**Work to do**. Return the material below in full and exactly.

--------------------

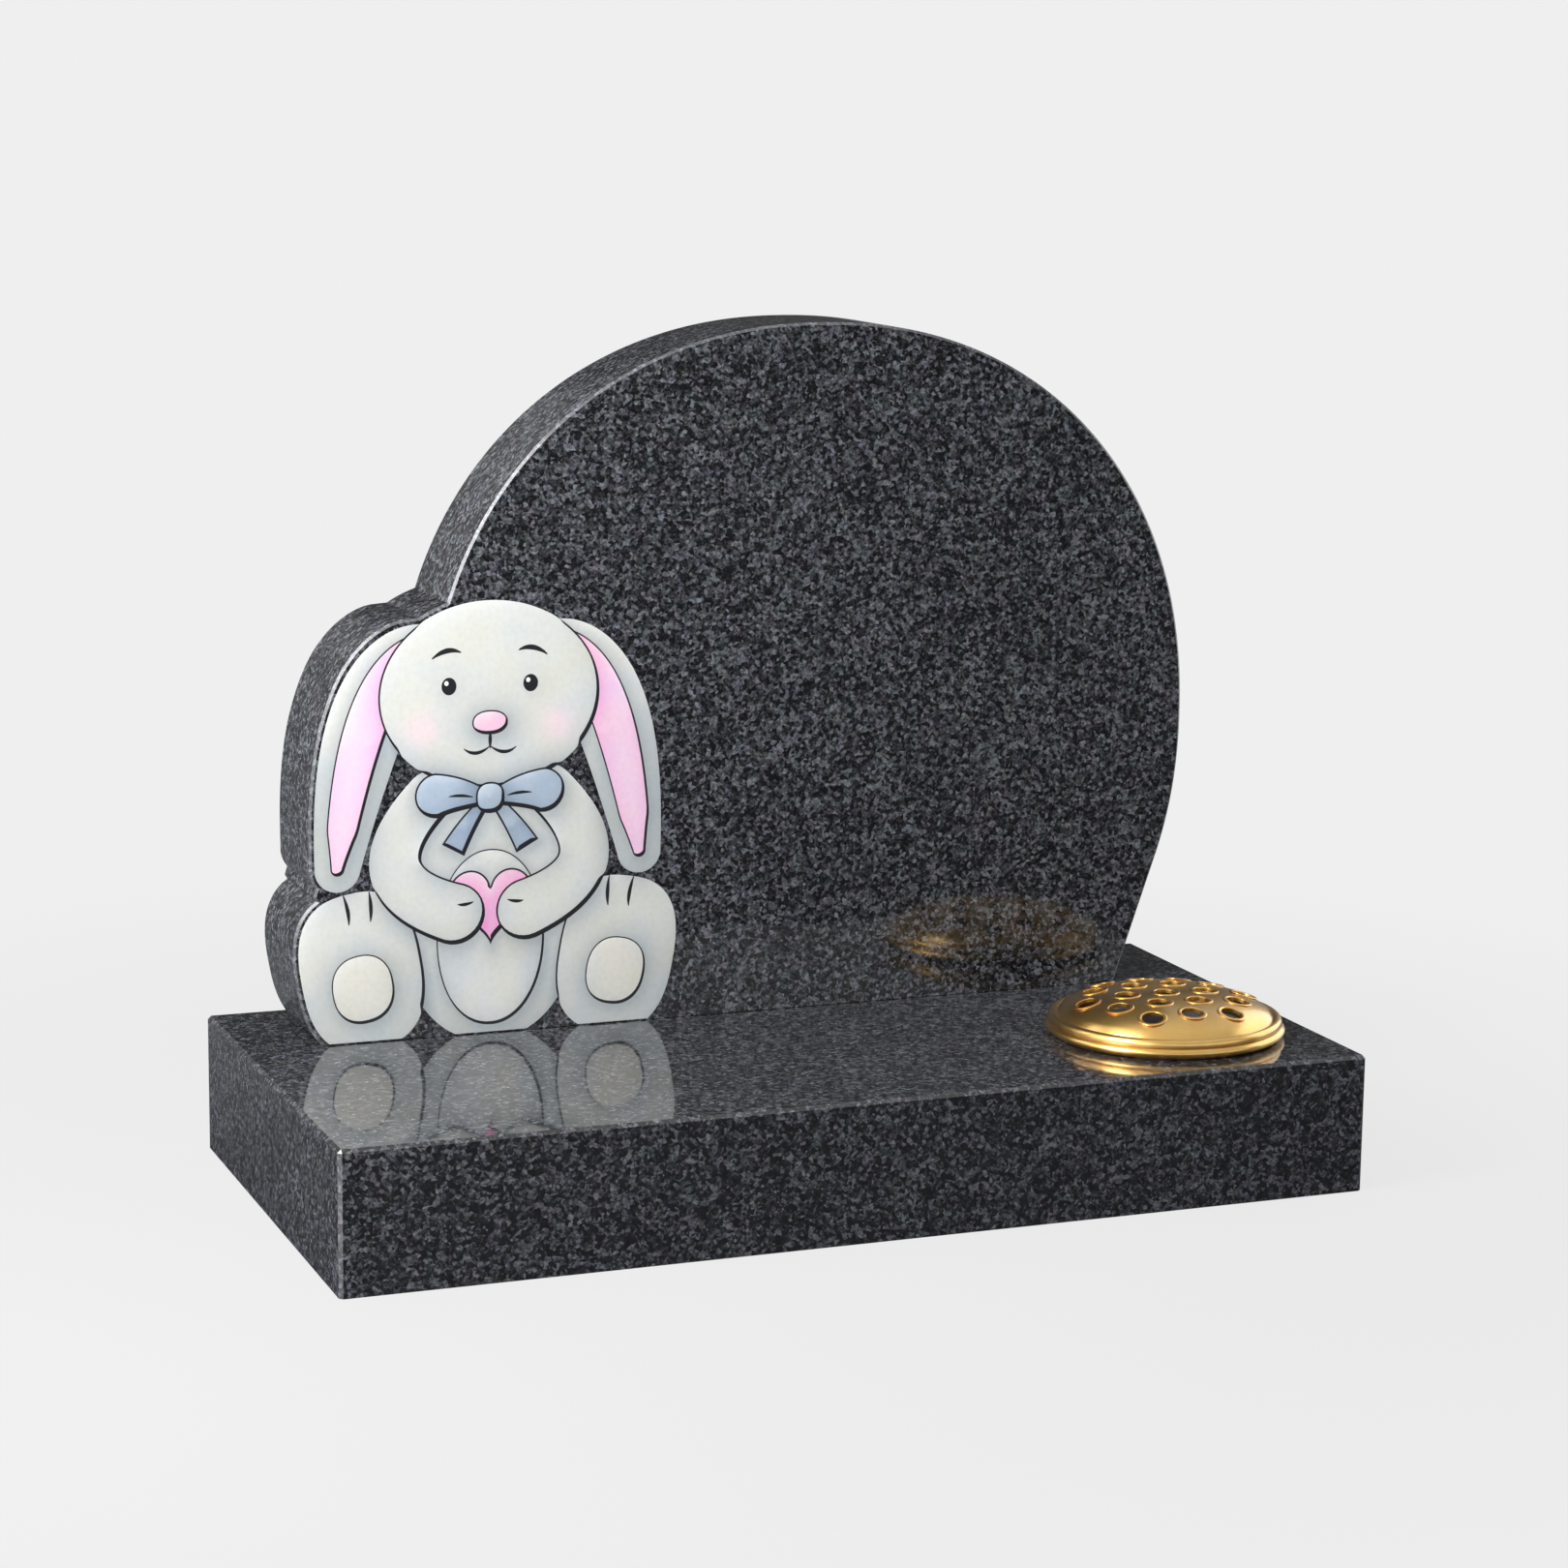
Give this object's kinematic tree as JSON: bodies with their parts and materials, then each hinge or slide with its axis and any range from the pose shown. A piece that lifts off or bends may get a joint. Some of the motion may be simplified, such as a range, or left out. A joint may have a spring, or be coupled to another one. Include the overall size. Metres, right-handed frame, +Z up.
{
  "type": "granite child memorial",
  "caption": "Child memorial of polished granite: a round headstone with a figure-shaped lobe on a slab base with a sunk flower container and perforated lid.",
  "frame": {"origin": "on the ground under the middle of the base", "axes": "+Z up, +X to the right along the base's width, -Y the memorial's front"},
  "size_m": [0.61, 0.305, 0.4917],
  "materials": {
    "base_granite": "polished dark grey granite, fine black and grey grain",
    "headstone_granite": "polished dark grey granite, fine black and grey grain",
    "painted_figure": "satin enamel paint on the stone, off-white with soft grey shading, black line and pink",
    "container_aluminium": "spun, satin",
    "lid_gold": "gold anodised, satin to bright"
  },
  "bodies": {
    "root": {"granite_base": "base_granite", "headstone": "headstone_granite", "flower_container": "container_aluminium", "flower_container_lid": "lid_gold"}
  },
  "joints": []
}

--------------------

**The answer**.
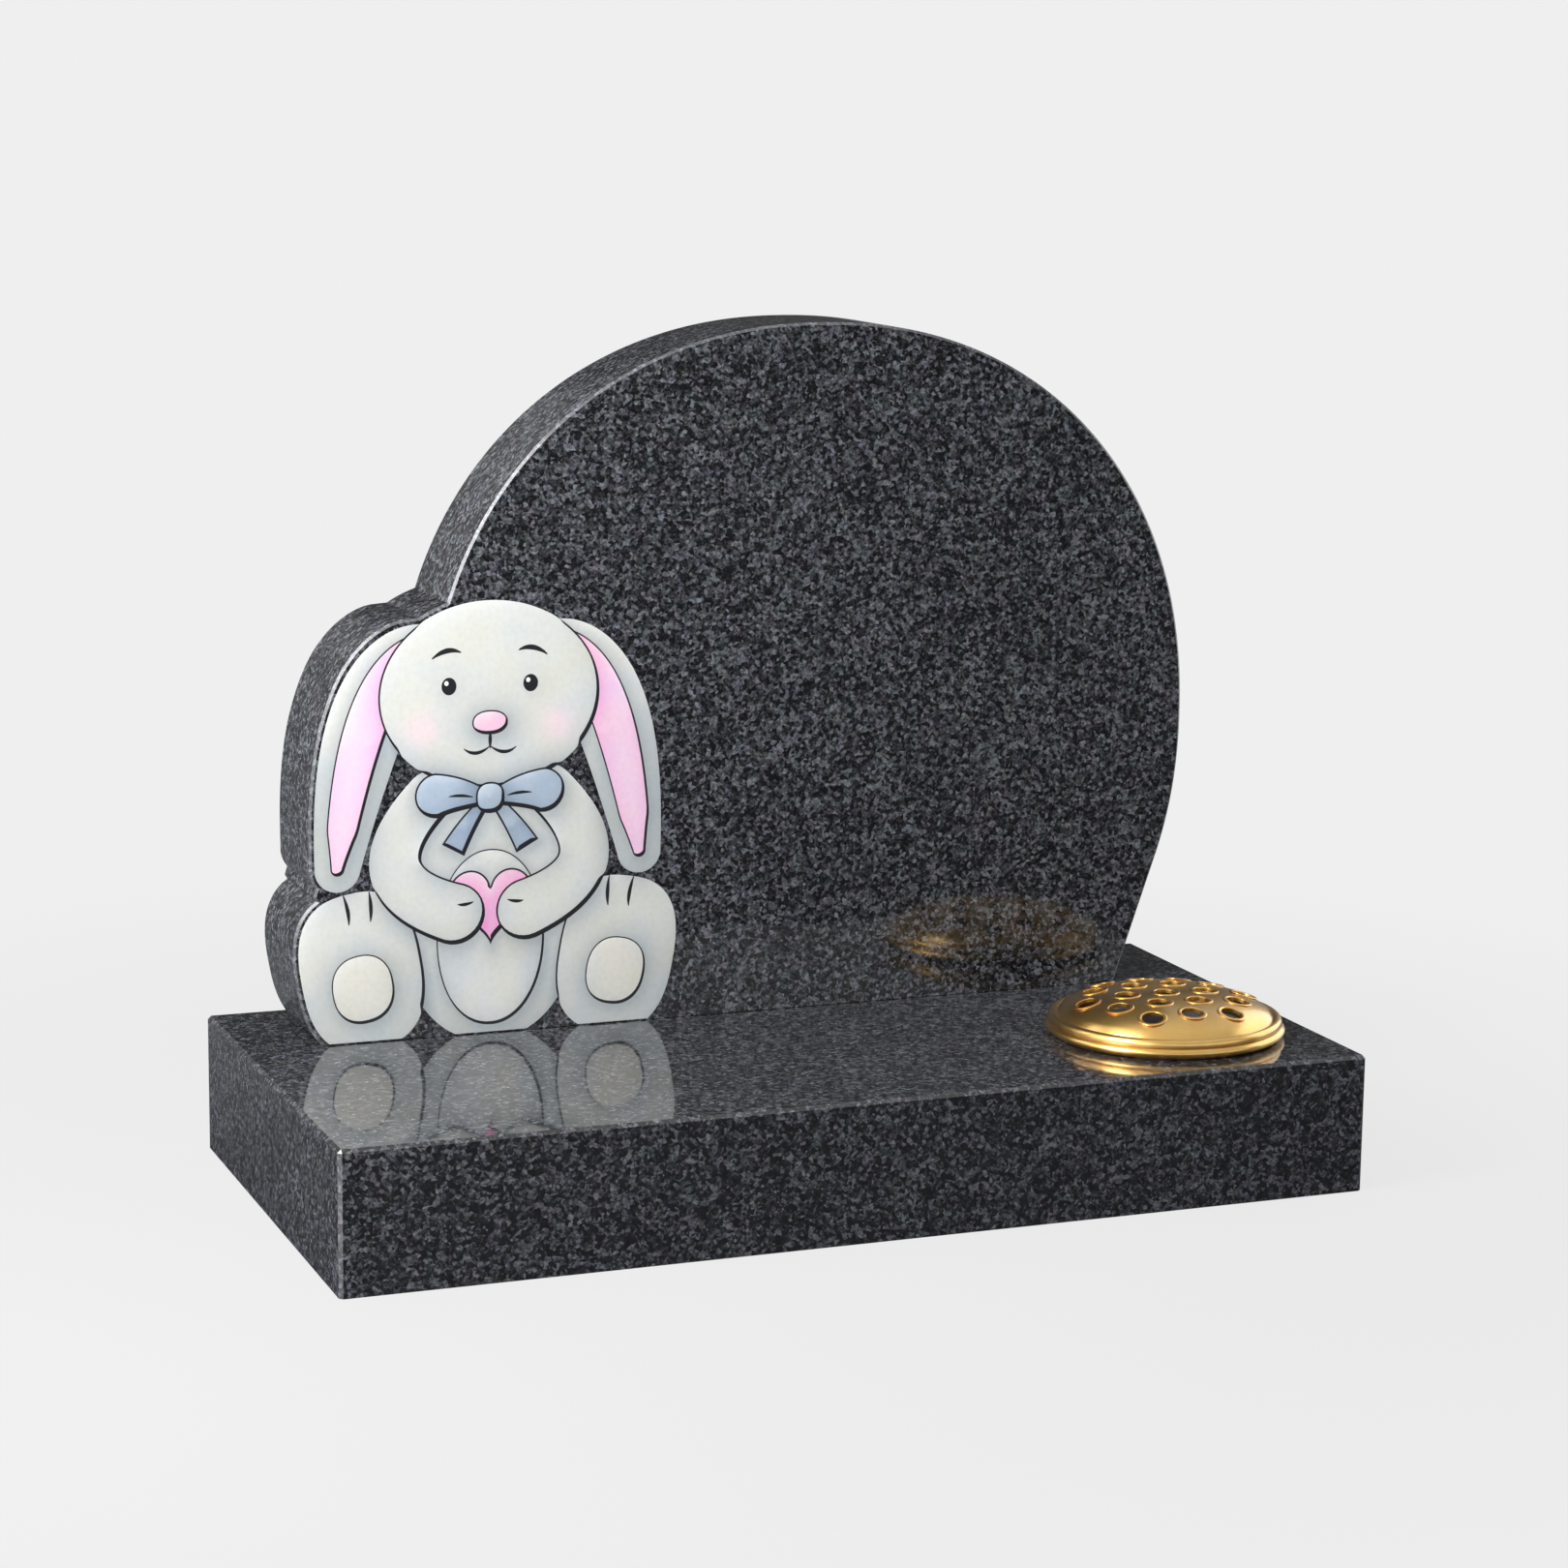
Give this object's kinematic tree as JSON: bodies with their parts and materials, then each hinge or slide with its axis and any range from the pose shown. A piece that lifts off or bends may get a joint. Some of the motion may be simplified, such as a range, or left out. A joint may have a spring, or be coupled to another one. Include the overall size. Metres, right-handed frame, +Z up.
{
  "type": "granite child memorial",
  "caption": "Child memorial of polished granite: a round headstone with a figure-shaped lobe on a slab base with a sunk flower container and perforated lid.",
  "frame": {"origin": "on the ground under the middle of the base", "axes": "+Z up, +X to the right along the base's width, -Y the memorial's front"},
  "size_m": [0.61, 0.305, 0.4917],
  "materials": {
    "base_granite": "polished dark grey granite, fine black and grey grain",
    "headstone_granite": "polished dark grey granite, fine black and grey grain",
    "painted_figure": "satin enamel paint on the stone, off-white with soft grey shading, black line and pink",
    "container_aluminium": "spun, satin",
    "lid_gold": "gold anodised, satin to bright"
  },
  "bodies": {
    "root": {"granite_base": "base_granite", "headstone": "headstone_granite", "flower_container": "container_aluminium", "flower_container_lid": "lid_gold"}
  },
  "joints": []
}